Rather than compete in the cycle of opinion-led media, the campaign positioned the BBC as something different: a trusted source built on depth, perspective, and respect for the audience. The strategy reframed impartiality as a strength, not a neutral stance, inviting viewers to think for themselves rather than be told what to think.

Visually, the campaign was grounded in the newly developed BBC international brand system. Layouts were kept clean and direct, allowing the journalism, imagery, and brand messaging to carry the weight. Photography was carefully selected to reflect the intersection of news and culture, balancing urgency with humanity and lighter moments with serious global stories. A three-block grid inspired by the iconic BBC logo became the foundation of the design system, appearing through image crops, containers, and triptych compositions across social, digital, and out-of-home placements. This created a consistent look while allowing enough flexibility for a wide range of stories and formats.














Brand Campaign
Development

The campaign launched as a full 360 rollout across film, social, digital, audio, and out-of-home. Two hero films anchored the campaign. The first drew inspiration from the BBC’s Royal Charter and long-standing mission to provide impartial reporting and stories from around the world. The second highlighted the breadth of BBC content, moving from breaking news and documentaries to entertainment, sport, and culture. Both films used footage captured by BBC journalists and videographers, helping the campaign feel grounded in real reporting rather than traditional advertising. The score was created by Bleeding Fingers Music, co-founded by Hans Zimmer.

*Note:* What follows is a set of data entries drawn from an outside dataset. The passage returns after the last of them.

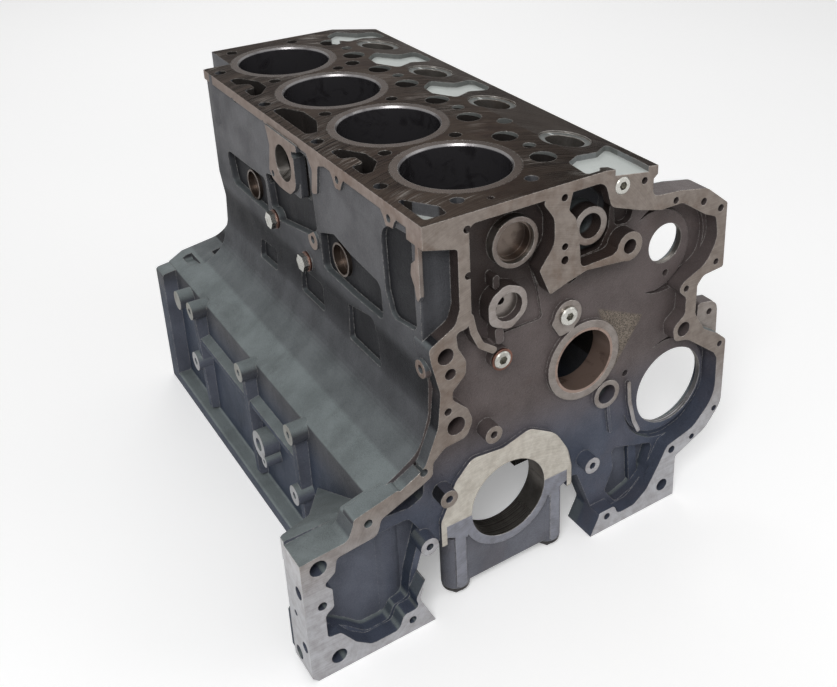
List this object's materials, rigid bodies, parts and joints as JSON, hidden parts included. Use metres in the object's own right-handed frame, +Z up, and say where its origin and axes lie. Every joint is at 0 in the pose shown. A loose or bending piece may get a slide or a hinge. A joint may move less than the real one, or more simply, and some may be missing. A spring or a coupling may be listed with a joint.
{
  "type": "engine block",
  "caption": "Bare inline diesel engine block with wet liners, tilted pump bores beside the deck, gear case end and bearing caps.",
  "frame": {"origin": "on the crankshaft axis, at the front face of the first main bearing wall", "axes": "+Y along the crankshaft from the gear case end to the far end, +Z up from the crankshaft to the deck, +X towards the camshaft and pump side"},
  "size_m": [0.5099, 0.568, 0.43],
  "materials": {
    "casting": "raw and primed casting with machined faces",
    "liner": "honed bore, bright turned rim",
    "cap": "raw casting, machined front",
    "dark_steel": "blackened steel",
    "bush": "turned bearing metal",
    "pressed_steel": "drawn steel, oiled",
    "zinc_steel": "bright zinc plate",
    "copper": "soft copper"
  },
  "bodies": {
    "root": {"cylinder_block": "casting", "cylinder_liner_1": "liner", "cylinder_liner_2": "liner", "cylinder_liner_3": "liner", "cylinder_liner_4": "liner", "main_bearing_cap_1": "cap", "main_bearing_cap_2": "cap", "main_bearing_cap_3": "cap", "main_bearing_cap_4": "cap", "main_bearing_cap_5": "cap", "main_cap_bolts": "dark_steel", "camshaft_bush_1": "bush", "camshaft_bush_2": "bush", "camshaft_bush_3": "bush", "camshaft_bush_4": "bush", "camshaft_bush_5": "bush", "core_plug_side_near": "pressed_steel", "core_plug_side_far": "pressed_steel", "core_plug_gear_case": "pressed_steel", "camshaft_end_plug": "pressed_steel", "gallery_plug_upper": "zinc_steel", "gallery_plug_centre": "zinc_steel", "gallery_plug_left": "zinc_steel", "side_screws": "zinc_steel", "gallery_plug_seal": "copper", "side_screw_washers": "copper"}
  },
  "joints": []
}
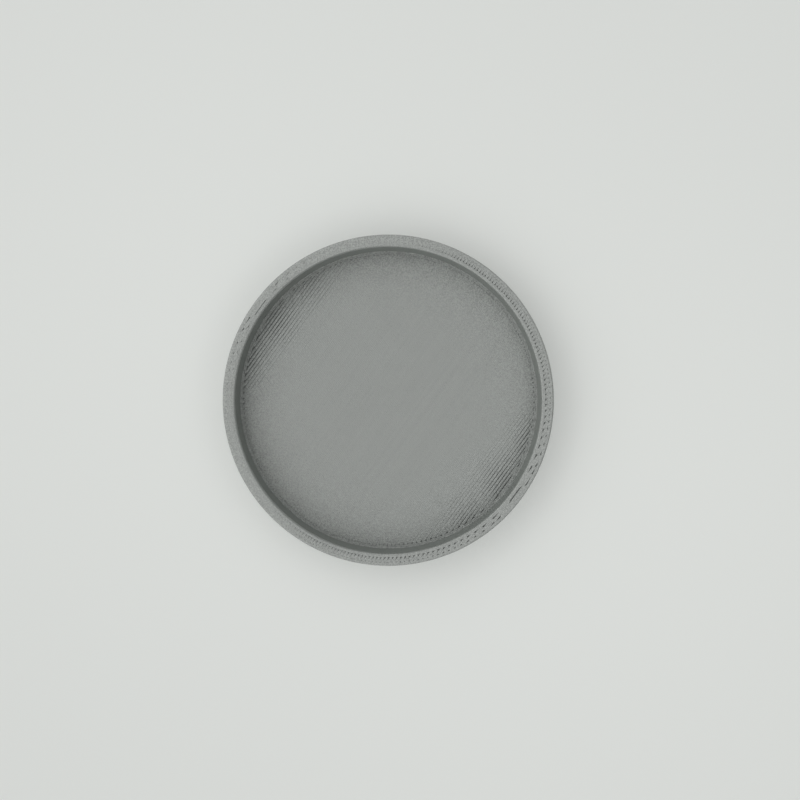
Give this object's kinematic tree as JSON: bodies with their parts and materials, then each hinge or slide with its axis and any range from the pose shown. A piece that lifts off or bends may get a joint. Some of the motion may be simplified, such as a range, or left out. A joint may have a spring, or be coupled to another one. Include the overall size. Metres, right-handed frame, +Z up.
{
  "type": "key tray",
  "caption": "Shallow round dish with a plumb wall and a flat floor, printed in plastic, on rubber feet stuck in seats under its floor.",
  "frame": {"origin": "centre of the tray on the surface that its feet stand on", "axes": "+Z up along the tray's axis; +X to the right and +Y to the top of the reference view, which looks straight down"},
  "size_m": [0.082, 0.082, 0.011],
  "materials": {
    "grey_plastic": "printed in strands, neutral grey with a faint green cast, half gloss on each strand",
    "black_rubber": "moulded, matt",
    "tape_foam": "thin white foam tape, matt"
  },
  "bodies": {
    "root": {"tray_dish": "grey_plastic", "foot_rear_right": "black_rubber", "foot_rear_left": "black_rubber", "foot_front_left": "black_rubber", "foot_front_right": "black_rubber", "tape_rear_right": "tape_foam", "tape_rear_left": "tape_foam", "tape_front_left": "tape_foam", "tape_front_right": "tape_foam"}
  },
  "joints": []
}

In New York City, the campaign extended into large-scale out-of-home placements including Times Square, subway stations, train interiors, and MTA digital screens. The repeated use of the three-block grid system helped turn the BBC mark into a recognizable visual device across the city. The final phase of the campaign directed audiences to the redesigned BBC.com, built around how modern audiences consume news and content. The campaign significantly outperformed benchmarks, driving strong clickthrough, recall, and completion rates while helping establish a stronger BBC presence in the North American market.

































Wearable Provocation

The brand system also extended into physical activations and merchandise designed to spark curiosity rather than simply promote the logo. Each item explored how the BBC could show up in public space with intelligence and restraint.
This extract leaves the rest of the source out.